Endülüs’te büyük şehirlerin ardı ardına kaybedilmeye başlanmasıyla yoğun şekilde ortaya çıkan göç olayı karşısında Endülüslü Müslümanlar, iki görüş çevresinde toplanmışlardı. Soru şuydu: Artık İslâm hâkimiyetinden çıkan topraklarda kalan Müslümanlar, aynı yerde yaşamaya devam mı etmeliler, yoksa bir İslâm ülkesine göç mü etmeleri gerekir? Sonuçta üçte bir kadar bir kısmı göç etmiş fakat çoğunluk Endülüs topraklarında kalmıştır. Kalanlar kısa süre sonra hristiyanlaştırma baskısıyla yüzyüze kalmış ve bu durum karşısında takiye yaparak (içinde Müslümanlığını muhafaza ederek) her çeşit zorlama eylemi yapmış, bu arada kurtuluş çarelerini de durmaksızın ararken bir yandan da Osmanlılar ile işbirliği çarelerini aramışlardır.
İber Yarımadası’nda Müslüman yurdu Endülüs topraklarına karşı gerçekleştirilen Reconquista (Müslümanlardan geri alma) hareketi, gerçekte Avrupa krallıklarının Doğu İslam yurduna karşı yaptığı meşhur Haçlı Seferleri’nin düşünce kaynağı ve başlangıç devresini oluşturmaktadır. Yani, Hıristiyan din adamları ve özellikle Papalığın teşvik ve kışkırtmalarıyla bir Haçlı hareketine dönüşen Reconquista, Doğuya karşı yapılan Haçlı seferlerinin bir çeşit ateşleyicisi fonksiyonuna sahip olmuştur.
Sonuçta, elverişli ortamda oluşumunu sürdüren Hıristiyan direnişi, gittikçe güçlenerek büyümeye başladı. Dokuz küsur yıl Galicia’da liderlik yapan Pelayo, 737 tarihinde ölünce yerine oğlu Favila geçti ve bu suretle Müslümanlara karşı ilk krallık kuruldu. Bunu, zamanla diğer krallıkların kuruluşu takip etti. Bu Hıristiyan devletler, Müslümanlara karşı ortak menfaatleri söz konusu olduğunda birleşebiliyorlar, ancak bunun dışında bazen kendi aralarında toprak savaşlarına da girişiyorlardı. Bu uğurda, bazen Kurtuba İslâm hükümetinden birbirlerine karşı yardım istedikleri de olurdu. Ancak, içeride asayişi sağladıkları ve Hıristiyan komşularına karşı endişelerinin kalmadığı zamanlarda, derhal Müslümanlar ile olan antlaşmalarını bozarak saldırıya geçerlerdi.
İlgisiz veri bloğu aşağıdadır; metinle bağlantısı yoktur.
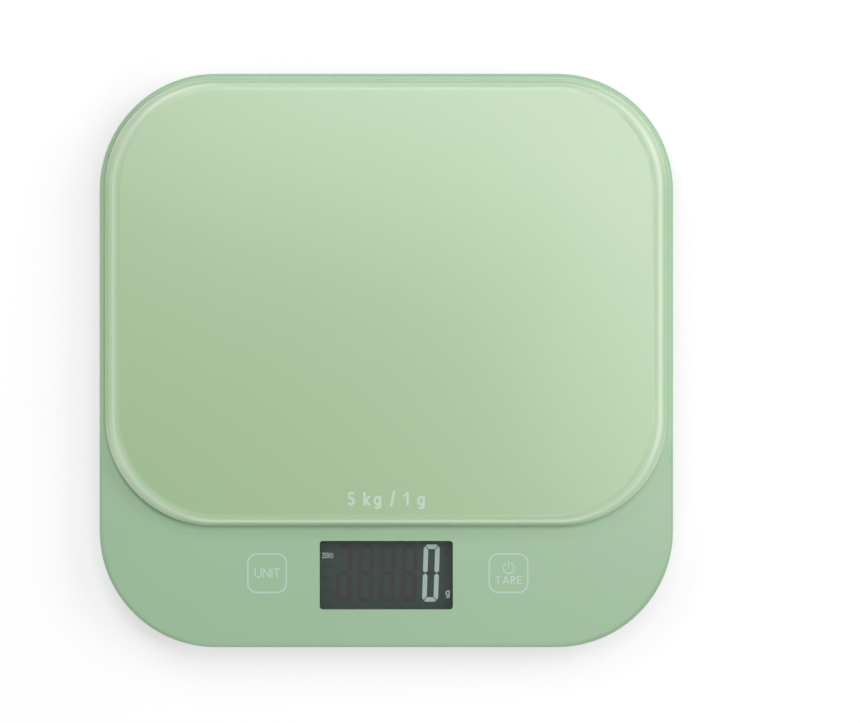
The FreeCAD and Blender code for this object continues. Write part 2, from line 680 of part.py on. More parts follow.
def battery_lead(y, run_x):
    """Lead from a contact tail, over the floor and up to the board."""
    low = FLOOR_TOP + BATTERY_LEAD / 2 + 0.05
    points = [
        (BAY_HALF_X + CONTACT_TAIL, y, TAIL_Z), (run_x, y, TAIL_Z), (run_x, y - 9.0, low),
        (run_x, LEAD_END_Y, low), (run_x, LEAD_END_Y, BOARD_BOTTOM),
    ]
    return lead(points, BATTERY_LEAD, BATTERY_LEAD_BEND)


# ---- display -------------------------------------------------------------------------
def display_window():
    """Clear window whose flange is stuck under the top cover."""
    pane = rounded_block(
        WINDOW_X, WINDOW_Y, WINDOW_CORNER, FLANGE_BOTTOM, COVER_TOP - WINDOW_SINK, WINDOW_CENTRE_Y
    )
    pane = round_rim(pane, COVER_TOP - WINDOW_SINK, 0.2)
    flange_top = COVER_INNER - WINDOW_TAPE
    flange = rounded_block(FLANGE_X, FLANGE_Y, 1.5, FLANGE_BOTTOM, flange_top, WINDOW_CENTRE_Y)
    return join(pane, flange)


def window_tape():
    """Thin adhesive frame between the window's flange and the top cover."""
    z0 = COVER_INNER - WINDOW_TAPE
    frame = rounded_block(FLANGE_X, FLANGE_Y, 1.5, z0, COVER_INNER, WINDOW_CENTRE_Y)
    hole = rounded_block(
        WINDOW_X + 0.6, WINDOW_Y + 0.6, WINDOW_CORNER, z0 - 1, COVER_INNER + 1, WINDOW_CENTRE_Y
    )
    return frame.cut(hole)


def lcd_polariser():
    return centred_box(0, WINDOW_CENTRE_Y, LCD_X - 1, LCD_Y - 1, POLARISER_TOP - POLARISER, POLARISER_TOP)


def lcd_front_glass():
    """Front glass, longer than the rear one by its contact ledge."""
    y0 = WINDOW_CENTRE_Y - LCD_Y / 2
    return box(-LCD_X / 2, LCD_X / 2, y0, y0 + LCD_Y + LCD_LEDGE, GLASS_SPLIT, GLASS_SPLIT + LCD_GLASS)


def lcd_rear_glass():
    return centred_box(0, WINDOW_CENTRE_Y, LCD_X, LCD_Y, BACKLIGHT_TOP, GLASS_SPLIT)


def backlight_panel():
    panel = centred_box(0, WINDOW_CENTRE_Y, LCD_X, LCD_Y, BOARD_TOP, BACKLIGHT_TOP)
    for x in (-LCD_X / 2, LCD_X / 2):
        panel = panel.cut(centred_box(x, WINDOW_CENTRE_Y, 3.6, 3.6, BOARD_TOP, BOARD_TOP + 1.6))
    return panel


def backlight_leds():
    """Two small lamps in the notches at the ends of the light panel."""
    reach = LCD_X / 2 - 0.8
    lamps = [centred_box(x, WINDOW_CENTRE_Y, 1.4, 3.0, BOARD_TOP, BOARD_TOP + 1.3) for x in (-reach, reach)]
    return Part.makeCompound(lamps)


def lcd_frame():
    """Frame on the board that locates the glass, the light panel and the zebra strip."""
    inner_x = LCD_X / 2 + FIT_GAP
    y0 = WINDOW_CENTRE_Y - LCD_Y / 2 - FIT_GAP
    y1 = WINDOW_CENTRE_Y + LCD_Y / 2 + LCD_LEDGE + FIT_GAP
    outside = box(
        -inner_x - FRAME_WALL, inner_x + FRAME_WALL, y0 - FRAME_WALL, y1 + FRAME_WALL, BOARD_TOP, FRAME_TOP
    )
    return outside.cut(box(-inner_x, inner_x, y0, y1, BOARD_TOP, FRAME_TOP))


def zebra_strip():
    """Rubber connector between the board and the front glass's ledge."""
    y0 = WINDOW_CENTRE_Y + LCD_Y / 2 + 0.5
    return box(-LCD_X / 2 + 1.5, LCD_X / 2 - 1.5, y0, y0 + 2.4, BOARD_TOP, GLASS_SPLIT)


# ---- circuit board -------------------------------------------------------------------
def circuit_board():
    middle_y = (BOARD_Y0 + BOARD_Y1) / 2
    board = rounded_block(BOARD_X, BOARD_Y1 - BOARD_Y0, 2, BOARD_BOTTOM, BOARD_TOP, middle_y)
    for x, y in BOARD_SCREWS:
        board = board.cut(disc(x, y, 1.2, BOARD_BOTTOM, BOARD_TOP))
    return board


def board_screws():
    tip = COVER_INNER - BOARD_SCREW_REACH
    screws = [screw_up(x, y, BOARD_BOTTOM, 1.9, 1.4, BOARD_SCREW_RADIUS, tip) for x, y in BOARD_SCREWS]
    return Part.makeCompound(screws)


def small_chip(x, y, size_x, size_y, height, pins):
    """Surface-mount chip under the board, with a row of pins along each long side."""
    z0 = BOARD_BOTTOM - height
    chip = centred_box(x, y, size_x, size_y, z0, BOARD_BOTTOM - 0.15)
    pitch = size_x / pins
    legs = []
    for number in range(pins):
        at_x = x - size_x / 2 + (number + 0.5) * pitch
        leg = centred_box(at_x, y, pitch * 0.4, size_y + 2.0, BOARD_BOTTOM - 0.5, BOARD_BOTTOM)
        legs.append(leg)
    return join(chip, *legs)


def controller_chip():
    return small_chip(0, -72, 13, 7.5, 2.3, 12)


def converter_chip():
    return small_chip(-22, -60, 7.0, 4.0, 1.7, 8)


def capacitors():
    """Two can capacitors and a row of small chip capacitors under the board."""
    parts = []
    for x in (20.0, 27.0):
        can = disc(x, -62, 2.5, BOARD_BOTTOM - 4.2, BOARD_BOTTOM)
        parts.append(round_rim(can, BOARD_BOTTOM - 4.2, 0.5))
    for number in range(6):
        parts.append(centred_box(-8 + number * 3.2, -60, 1.2, 2.0, BOARD_BOTTOM - 0.8, BOARD_BOTTOM))
    return Part.makeCompound(parts)


def touch_spring(side):
    """Coil that carries a touch key's signal from the board to the top cover."""
    spring = coil_spring(TOUCH_COIL_RADIUS, TOUCH_WIRE, COVER_INNER - BOARD_TOP, TOUCH_TURN)
    spring.translate(Vector(side * TOUCH_X, TOUCH_Y, BOARD_TOP))
    return spring


# ---- feet, housing screws, label -----------------------------------------------------
def foot(side_x, side_y):
    """Soft foot, stuck in its seat."""
    pad = disc(side_x * FOOT_AT, side_y * FOOT_AT, FOOT_RADIUS, 0, FOOT_SEAT)
    return round_rim(pad, 0, 0.6)


def housing_screws():
    """Six screws that close the housing from below."""
    screws = []
    for x, y in HOUSING_SCREWS:
        screws.append(screw_up(x, y, HOUSING_SEAT, 2.6, 1.8, HOUSING_SCREW_RADIUS, HOUSING_SCREW_TOP))
    return Part.makeCompound(screws)


def rating_label():
    """Blank label under the bottom cover."""
    return rounded_block(LABEL_X, LABEL_Y, 2, UNDERSIDE - LABEL_THICK, UNDERSIDE, LABEL_Y_AT)


def all_pieces():
    pieces = {
        "top_cover": top_cover(),
        "bottom_cover": bottom_cover(),
        "platform_glass": platform_glass(),
        "platform_tape": platform_tape(),
        "platform_carrier": platform_carrier(),
        "platform_plate": platform_plate(),
        "platform_screws": platform_screws(),
        "load_cell": load_cell(),
        "load_cell_plate": load_cell_plate(),
        "load_cell_screws": load_cell_screws(),
        "strain_gauges": strain_gauges(),
        "gauge_coating": gauge_coating(),
        "display_window": display_window(),
        "window_tape": window_tape(),
        "lcd_polariser": lcd_polariser(),
        "lcd_front_glass": lcd_front_glass(),
        "lcd_rear_glass": lcd_rear_glass(),
        "backlight_panel": backlight_panel(),
        "backlight_leds": backlight_leds(),
        "lcd_frame": lcd_frame(),
        "zebra_strip": zebra_strip(),
        "circuit_board": circuit_board(),
        "board_screws": board_screws(),
        "controller_chip": controller_chip(),
        "converter_chip": converter_chip(),
        "capacitors": capacitors(),
        "touch_spring_unit": touch_spring(-1),
        "touch_spring_tare": touch_spring(1),
        "battery_door": battery_door(),
        "battery_front": battery(BATTERY_FRONT_Y, 1),
        "battery_rear": battery(BATTERY_REAR_Y, -1),
        "contact_bridge": contact_bridge(),
        "contact_positive": terminal_plate(BATTERY_FRONT_Y),
        "contact_negative": terminal_plate(BATTERY_REAR_Y),
        "battery_spring_front": battery_spring(-1, BATTERY_FRONT_Y),
        "battery_spring_rear": battery_spring(1, BATTERY_REAR_Y),
        "battery_lead_red": battery_lead(BATTERY_FRONT_Y, RED_RUN_X),
        "battery_lead_black": battery_lead(BATTERY_REAR_Y, BLACK_RUN_X),
        "housing_screws": housing_screws(),
        "rating_label": rating_label(),
    }
    for number, colour in enumerate(("red", "black", "green", "white")):
        pieces["cell_lead_" + colour] = load_cell_lead(number)
    for name_x, side_x in (("left", -1), ("right", 1)):
        for name_y, side_y in (("front", -1), ("rear", 1)):
            pieces["foot_" + name_y + "_" + name_x] = foot(side_x, side_y)
    return pieces


def main():
    os.makedirs("parts", exist_ok=True)
    for name, shape in all_pieces().items():
        shape.exportStep(os.path.join("parts", name + ".step"))


main()
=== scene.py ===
"""Looks of the flat kitchen scale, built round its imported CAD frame. Metres, +Y to the rear."""
import json
import math

import bpy
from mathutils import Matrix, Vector
from mathutils.geometry import tessellate_polygon


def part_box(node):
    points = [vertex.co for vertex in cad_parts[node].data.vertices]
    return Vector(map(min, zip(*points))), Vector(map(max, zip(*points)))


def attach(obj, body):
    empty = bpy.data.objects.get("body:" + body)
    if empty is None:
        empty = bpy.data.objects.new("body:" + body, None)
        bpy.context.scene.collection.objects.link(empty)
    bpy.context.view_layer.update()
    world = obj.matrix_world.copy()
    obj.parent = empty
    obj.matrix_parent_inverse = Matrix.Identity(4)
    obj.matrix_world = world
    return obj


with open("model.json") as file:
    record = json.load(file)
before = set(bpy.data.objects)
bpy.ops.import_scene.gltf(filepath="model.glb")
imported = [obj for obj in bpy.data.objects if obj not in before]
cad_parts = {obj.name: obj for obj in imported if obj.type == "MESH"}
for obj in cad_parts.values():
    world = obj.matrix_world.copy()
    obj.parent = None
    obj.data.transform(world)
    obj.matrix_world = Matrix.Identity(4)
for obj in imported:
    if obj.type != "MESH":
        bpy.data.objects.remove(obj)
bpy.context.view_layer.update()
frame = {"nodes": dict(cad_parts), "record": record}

MM = 0.001

# ---- places, read from the frame ------------------------------------------------------
COVER_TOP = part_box("top_cover")[1].z
PLATFORM_LOW, PLATFORM_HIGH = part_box("platform_glass")
LCD_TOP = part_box("lcd_polariser")[1].z
DOOR_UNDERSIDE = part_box("battery_door")[0].z


def middle(node):
    low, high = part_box(node)
    return (low + high) / 2


DISPLAY = middle("display_window")
PLATFORM = middle("platform_glass")
PLATFORM_HALF = (PLATFORM_HIGH - PLATFORM_LOW) / 2
DOOR = middle("battery_door")
UNIT_KEY = middle("touch_spring_unit")
TARE_KEY = middle("touch_spring_tare")

# ---- sizes of the printing --------------------------------------------------------------
PRINT_THICK = 0.03 * MM        # ink stands this far above the surface
PRINT_SHIFT = 0.53 * MM        # the keys' print sits a little to the right of the springs under it
PRINT_RISE = 0.10 * MM         # and a little behind them
KEY_SIDE = 13.42 * MM          # the outline's size, corners and line width
KEY_CORNER = 3.25 * MM
KEY_LINE = 0.54 * MM
POWER_SHIFT = 0.06 * MM        # the power sign's middle from the print's middle
POWER_RISE = 1.75 * MM
POWER_OUTER = 2.08 * MM
POWER_INNER = 1.63 * MM
POWER_OPENING = 52             # degrees of the ring left open at the top
POWER_BAR = 2.4 * MM
POWER_BAR_RISE = 1.35 * MM     # the bar's middle from the ring's middle
MARK_FROM_EDGE = 9.5 * MM      # capacity mark's middle from the platform's front edge
ARROW_FROM_MIDDLE = 16 * MM    # arrow's tip from the door's middle, along X
ARROW_HALF = 2.6 * MM
ARROW_BACK = 1.2 * MM
ARROW_THICK = 0.25 * MM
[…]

İslâm fethinin ilk yıllarında başlayan İspanya Hıristiyanlarının direnişi, uzun yıllar boyunca bilinçli bir şekilde ısrar ve sabırla sürdürülmüştür. Bu direniş, yerleşen İslâm hâkimiyetinin zamanla kalıcı bir karakter kazanmasına rağmen yok olmamış bilakis, Hıristiyanların Endülüs’ü geri alma yani Reconquista hareketine dönüşmüş ve bu hareket, Endülüslü Müslümanların hazırladıkları fırsat ortamlarında başarıya ulaşmıştır.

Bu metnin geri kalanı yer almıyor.